"É preciso estar em estado de alerta, a comunicação não pode parar nunca. Não dá para relaxar. Tem que ficar o tempo inteiro explicando para a sociedade a importância da cultura e como ela funciona". Esta é a resposta que a diretora Laís Bodanzky espera do novo Ministério da Cultura, recriado há pouco mais de 100 dias, e a razão não deve ser um mistério para você, leitor. Mais do que extinguir a pasta na reforma administrativa de 2019, o então presidente Jair Bolsonaro (PL) adotou — ou, em alguns casos, deixou de adotar — uma série de medidas que prejudicaram o setor em um momento especialmente delicado: a pandemia.
Talvez o dado que melhor dê a dimensão deste descaso seja a comparação entre o chamado orçamento secreto e o orçamento destinado à Cultura. De acordo com levantamento feito pela revista Piauí, entre junho e dezembro de 2022, Bolsonaro liberou R$ 7 bilhões para as emendas de relatores, valor três vezes maior do que o total destinado para a Cultura naquele ano inteiro, que foi de R$ 1,67 bilhão.
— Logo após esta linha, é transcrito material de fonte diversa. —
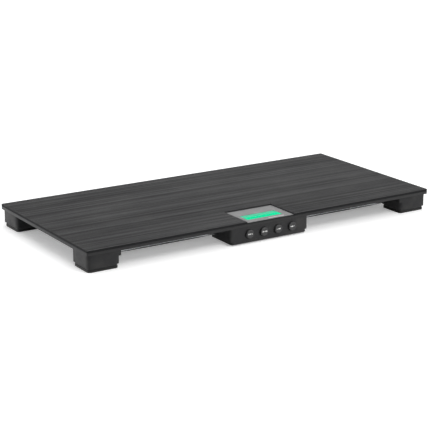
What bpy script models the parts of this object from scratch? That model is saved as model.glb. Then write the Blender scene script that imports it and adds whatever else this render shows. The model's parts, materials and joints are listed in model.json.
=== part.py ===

Deste tanto, apenas R$ 89,5 milhões foram usados efetivamente para o financiamento de projetos culturais — um montante que, por si só, foi 63% inferior ao gasto em 2018. O restante, em sua maior parte, foi aplicado na administração interna da Secretaria. Quer dizer, a Cultura definitivamente não foi uma prioridade naquele governo, e Bolsonaro deixou isso claro em toda oportunidade que teve.
A atual crise é, contudo, mais profunda do que “apenas” orçamentária. É, sobretudo, simbólica. As ideias designadas pelas palavras “artista” e “vagabundo” se aproximaram no imaginário coletivo. A Lei Rouanet virou sinônimo de roubo e corrupção, muito embora ninguém saiba muito bem como ela funciona. Em resumo, a arte foi criminalizada — ainda que não do ponto de vista jurídico, mas discursivamente. E a verdade é que continua a ser. Em janeiro, tão logo a ministra Margareth Menezes anunciou o desbloqueio de R$ 1 bilhão via Rouanet — aprovados no ano anterior, mas mesmo assim retidos —, o ex-presidente declarou: “recomeçou a festa”. O efeito desse sermão, reincidente e equivocado, no entanto, ficou evidente semanas antes, quando obras e artefatos históricos, verdadeiros patrimônios nacionais, foram depredados nos chamados “atos” de 8 de janeiro.